Your goal. Each record is to be printed again precisely as it reads.

Material for the task.

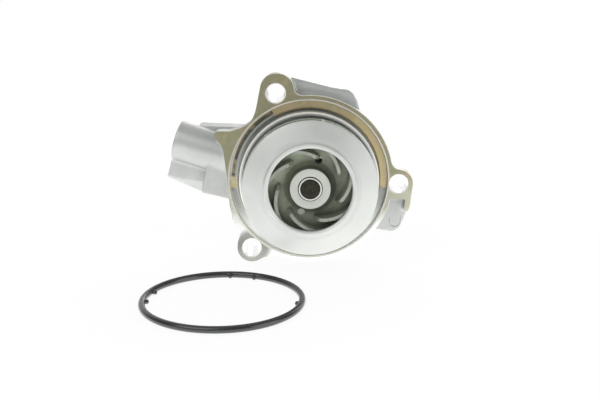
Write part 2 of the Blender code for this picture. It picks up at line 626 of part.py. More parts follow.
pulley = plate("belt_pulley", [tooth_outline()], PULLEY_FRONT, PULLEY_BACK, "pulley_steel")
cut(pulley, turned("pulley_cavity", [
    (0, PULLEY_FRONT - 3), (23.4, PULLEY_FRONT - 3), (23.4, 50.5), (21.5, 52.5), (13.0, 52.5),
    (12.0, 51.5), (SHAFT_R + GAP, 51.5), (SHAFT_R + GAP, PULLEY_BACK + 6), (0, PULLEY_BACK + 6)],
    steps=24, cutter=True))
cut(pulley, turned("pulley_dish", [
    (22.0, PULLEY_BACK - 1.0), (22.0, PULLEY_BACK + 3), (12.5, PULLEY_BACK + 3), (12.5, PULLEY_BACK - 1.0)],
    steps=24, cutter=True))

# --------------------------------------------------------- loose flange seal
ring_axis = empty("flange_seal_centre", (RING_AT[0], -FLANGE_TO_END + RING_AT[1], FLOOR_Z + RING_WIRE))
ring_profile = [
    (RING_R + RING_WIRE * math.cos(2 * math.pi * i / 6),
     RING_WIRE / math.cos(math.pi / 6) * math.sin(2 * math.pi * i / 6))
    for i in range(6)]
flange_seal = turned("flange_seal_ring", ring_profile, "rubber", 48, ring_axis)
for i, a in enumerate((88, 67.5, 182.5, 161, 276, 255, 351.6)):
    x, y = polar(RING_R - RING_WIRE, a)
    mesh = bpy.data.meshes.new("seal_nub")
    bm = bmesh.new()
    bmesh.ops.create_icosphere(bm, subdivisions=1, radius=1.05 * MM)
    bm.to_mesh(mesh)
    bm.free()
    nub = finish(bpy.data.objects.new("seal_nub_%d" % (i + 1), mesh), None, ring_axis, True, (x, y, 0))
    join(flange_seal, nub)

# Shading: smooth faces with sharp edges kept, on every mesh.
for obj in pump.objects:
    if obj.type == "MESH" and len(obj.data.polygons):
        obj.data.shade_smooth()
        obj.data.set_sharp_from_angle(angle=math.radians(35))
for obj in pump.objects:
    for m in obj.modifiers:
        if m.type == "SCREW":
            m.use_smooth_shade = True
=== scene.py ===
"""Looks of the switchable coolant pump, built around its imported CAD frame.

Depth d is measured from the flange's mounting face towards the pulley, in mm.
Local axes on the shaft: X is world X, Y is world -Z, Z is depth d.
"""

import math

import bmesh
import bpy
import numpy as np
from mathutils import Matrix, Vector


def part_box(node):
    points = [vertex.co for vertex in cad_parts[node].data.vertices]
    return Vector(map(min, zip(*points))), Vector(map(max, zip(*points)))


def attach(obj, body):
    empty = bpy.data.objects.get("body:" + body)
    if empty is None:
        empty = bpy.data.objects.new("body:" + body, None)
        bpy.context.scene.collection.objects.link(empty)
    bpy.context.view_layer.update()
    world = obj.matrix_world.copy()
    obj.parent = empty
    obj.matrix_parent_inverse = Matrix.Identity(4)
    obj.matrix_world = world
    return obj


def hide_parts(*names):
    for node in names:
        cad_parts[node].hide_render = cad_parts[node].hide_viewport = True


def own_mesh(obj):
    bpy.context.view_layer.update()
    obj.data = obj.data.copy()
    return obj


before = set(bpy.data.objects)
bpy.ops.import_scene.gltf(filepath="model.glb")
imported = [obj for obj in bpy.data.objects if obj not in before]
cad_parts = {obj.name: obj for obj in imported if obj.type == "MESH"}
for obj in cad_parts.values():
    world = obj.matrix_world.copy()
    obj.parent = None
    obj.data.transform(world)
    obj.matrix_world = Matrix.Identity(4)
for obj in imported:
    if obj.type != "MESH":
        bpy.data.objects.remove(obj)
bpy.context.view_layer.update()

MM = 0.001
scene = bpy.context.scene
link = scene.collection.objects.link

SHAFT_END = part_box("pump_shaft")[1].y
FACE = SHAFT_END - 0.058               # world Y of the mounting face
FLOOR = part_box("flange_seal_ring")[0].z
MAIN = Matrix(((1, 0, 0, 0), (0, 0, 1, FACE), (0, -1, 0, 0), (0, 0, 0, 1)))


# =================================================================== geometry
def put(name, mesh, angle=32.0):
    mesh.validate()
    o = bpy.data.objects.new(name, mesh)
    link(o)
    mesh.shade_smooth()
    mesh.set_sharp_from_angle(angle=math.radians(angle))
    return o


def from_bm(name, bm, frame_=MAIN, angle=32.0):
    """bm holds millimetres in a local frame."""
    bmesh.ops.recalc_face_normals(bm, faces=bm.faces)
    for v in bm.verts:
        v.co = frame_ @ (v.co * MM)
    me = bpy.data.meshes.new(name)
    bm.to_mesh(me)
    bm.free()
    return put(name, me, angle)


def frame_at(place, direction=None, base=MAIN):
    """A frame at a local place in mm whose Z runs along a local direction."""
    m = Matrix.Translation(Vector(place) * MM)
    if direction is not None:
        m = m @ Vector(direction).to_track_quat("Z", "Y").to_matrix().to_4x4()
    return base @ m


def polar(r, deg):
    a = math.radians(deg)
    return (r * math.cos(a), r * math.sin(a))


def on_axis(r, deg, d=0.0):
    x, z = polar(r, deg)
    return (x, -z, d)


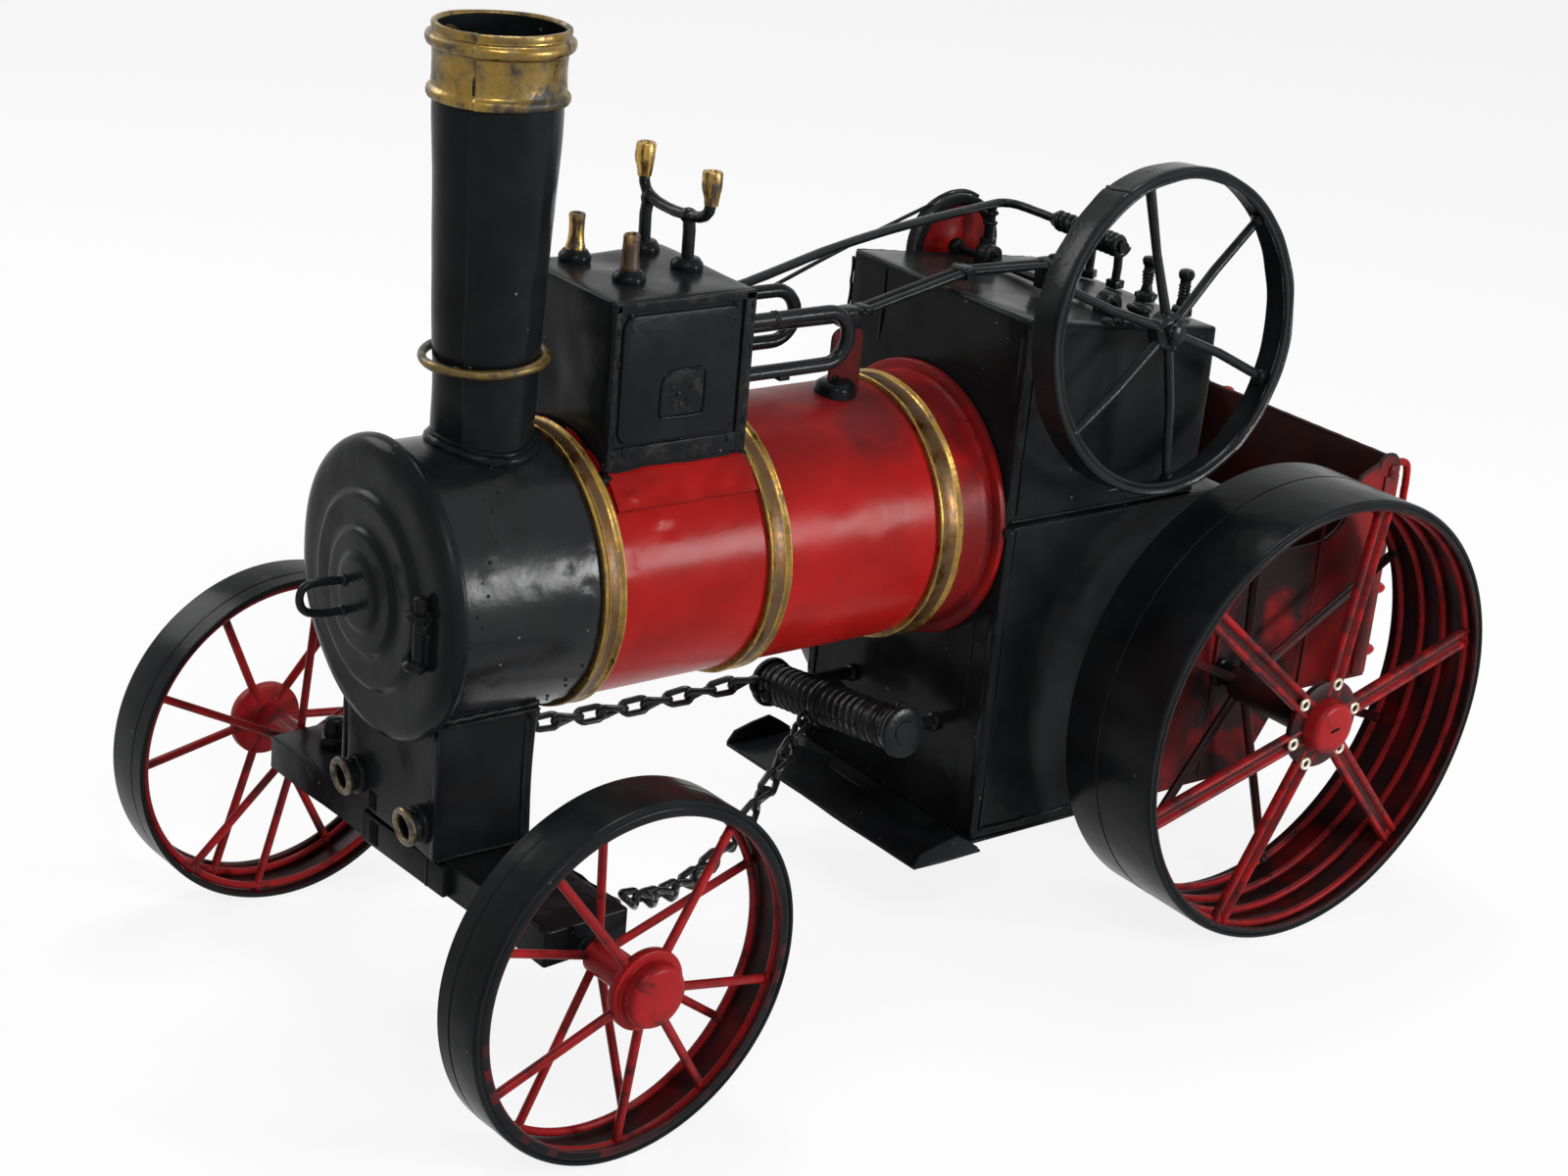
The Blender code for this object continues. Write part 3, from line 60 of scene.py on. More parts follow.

Response below.
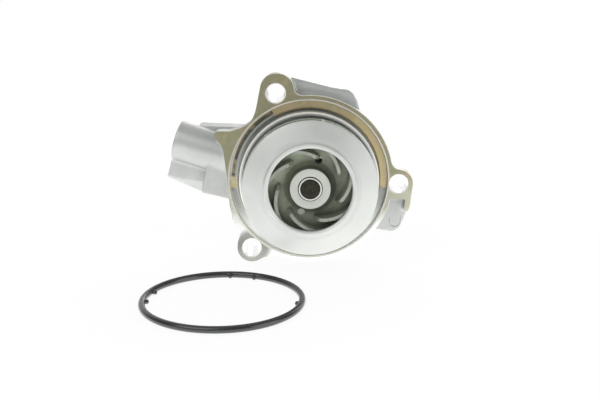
Write part 2 of the Blender code for this picture. It picks up at line 626 of part.py. More parts follow.
pulley = plate("belt_pulley", [tooth_outline()], PULLEY_FRONT, PULLEY_BACK, "pulley_steel")
cut(pulley, turned("pulley_cavity", [
    (0, PULLEY_FRONT - 3), (23.4, PULLEY_FRONT - 3), (23.4, 50.5), (21.5, 52.5), (13.0, 52.5),
    (12.0, 51.5), (SHAFT_R + GAP, 51.5), (SHAFT_R + GAP, PULLEY_BACK + 6), (0, PULLEY_BACK + 6)],
    steps=24, cutter=True))
cut(pulley, turned("pulley_dish", [
    (22.0, PULLEY_BACK - 1.0), (22.0, PULLEY_BACK + 3), (12.5, PULLEY_BACK + 3), (12.5, PULLEY_BACK - 1.0)],
    steps=24, cutter=True))

# --------------------------------------------------------- loose flange seal
ring_axis = empty("flange_seal_centre", (RING_AT[0], -FLANGE_TO_END + RING_AT[1], FLOOR_Z + RING_WIRE))
ring_profile = [
    (RING_R + RING_WIRE * math.cos(2 * math.pi * i / 6),
     RING_WIRE / math.cos(math.pi / 6) * math.sin(2 * math.pi * i / 6))
    for i in range(6)]
flange_seal = turned("flange_seal_ring", ring_profile, "rubber", 48, ring_axis)
for i, a in enumerate((88, 67.5, 182.5, 161, 276, 255, 351.6)):
    x, y = polar(RING_R - RING_WIRE, a)
    mesh = bpy.data.meshes.new("seal_nub")
    bm = bmesh.new()
    bmesh.ops.create_icosphere(bm, subdivisions=1, radius=1.05 * MM)
    bm.to_mesh(mesh)
    bm.free()
    nub = finish(bpy.data.objects.new("seal_nub_%d" % (i + 1), mesh), None, ring_axis, True, (x, y, 0))
    join(flange_seal, nub)

# Shading: smooth faces with sharp edges kept, on every mesh.
for obj in pump.objects:
    if obj.type == "MESH" and len(obj.data.polygons):
        obj.data.shade_smooth()
        obj.data.set_sharp_from_angle(angle=math.radians(35))
for obj in pump.objects:
    for m in obj.modifiers:
        if m.type == "SCREW":
            m.use_smooth_shade = True
=== scene.py ===
"""Looks of the switchable coolant pump, built around its imported CAD frame.

Depth d is measured from the flange's mounting face towards the pulley, in mm.
Local axes on the shaft: X is world X, Y is world -Z, Z is depth d.
"""

import math

import bmesh
import bpy
import numpy as np
from mathutils import Matrix, Vector


def part_box(node):
    points = [vertex.co for vertex in cad_parts[node].data.vertices]
    return Vector(map(min, zip(*points))), Vector(map(max, zip(*points)))


def attach(obj, body):
    empty = bpy.data.objects.get("body:" + body)
    if empty is None:
        empty = bpy.data.objects.new("body:" + body, None)
        bpy.context.scene.collection.objects.link(empty)
    bpy.context.view_layer.update()
    world = obj.matrix_world.copy()
    obj.parent = empty
    obj.matrix_parent_inverse = Matrix.Identity(4)
    obj.matrix_world = world
    return obj


def hide_parts(*names):
    for node in names:
        cad_parts[node].hide_render = cad_parts[node].hide_viewport = True


def own_mesh(obj):
    bpy.context.view_layer.update()
    obj.data = obj.data.copy()
    return obj


before = set(bpy.data.objects)
bpy.ops.import_scene.gltf(filepath="model.glb")
imported = [obj for obj in bpy.data.objects if obj not in before]
cad_parts = {obj.name: obj for obj in imported if obj.type == "MESH"}
for obj in cad_parts.values():
    world = obj.matrix_world.copy()
    obj.parent = None
    obj.data.transform(world)
    obj.matrix_world = Matrix.Identity(4)
for obj in imported:
    if obj.type != "MESH":
        bpy.data.objects.remove(obj)
bpy.context.view_layer.update()

MM = 0.001
scene = bpy.context.scene
link = scene.collection.objects.link

SHAFT_END = part_box("pump_shaft")[1].y
FACE = SHAFT_END - 0.058               # world Y of the mounting face
FLOOR = part_box("flange_seal_ring")[0].z
MAIN = Matrix(((1, 0, 0, 0), (0, 0, 1, FACE), (0, -1, 0, 0), (0, 0, 0, 1)))


# =================================================================== geometry
def put(name, mesh, angle=32.0):
    mesh.validate()
    o = bpy.data.objects.new(name, mesh)
    link(o)
    mesh.shade_smooth()
    mesh.set_sharp_from_angle(angle=math.radians(angle))
    return o


def from_bm(name, bm, frame_=MAIN, angle=32.0):
    """bm holds millimetres in a local frame."""
    bmesh.ops.recalc_face_normals(bm, faces=bm.faces)
    for v in bm.verts:
        v.co = frame_ @ (v.co * MM)
    me = bpy.data.meshes.new(name)
    bm.to_mesh(me)
    bm.free()
    return put(name, me, angle)


def frame_at(place, direction=None, base=MAIN):
    """A frame at a local place in mm whose Z runs along a local direction."""
    m = Matrix.Translation(Vector(place) * MM)
    if direction is not None:
        m = m @ Vector(direction).to_track_quat("Z", "Y").to_matrix().to_4x4()
    return base @ m


def polar(r, deg):
    a = math.radians(deg)
    return (r * math.cos(a), r * math.sin(a))


def on_axis(r, deg, d=0.0):
    x, z = polar(r, deg)
    return (x, -z, d)


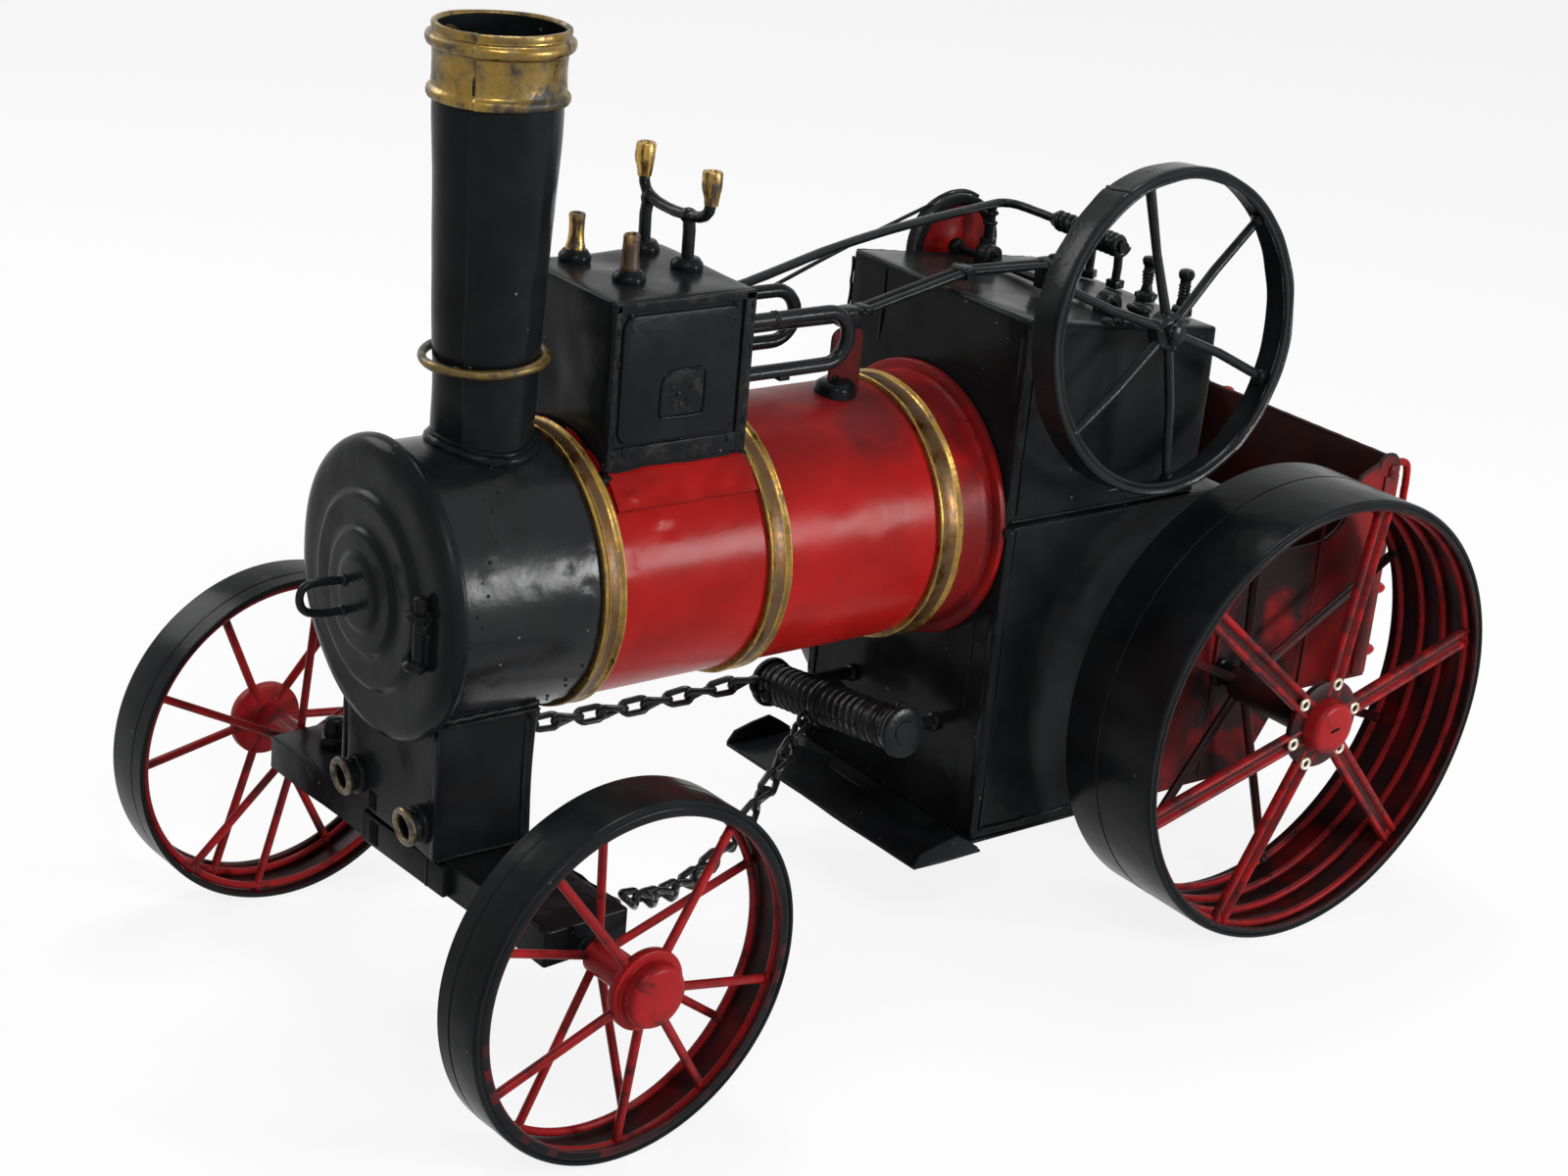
The Blender code for this object continues. Write part 3, from line 60 of scene.py on. More parts follow.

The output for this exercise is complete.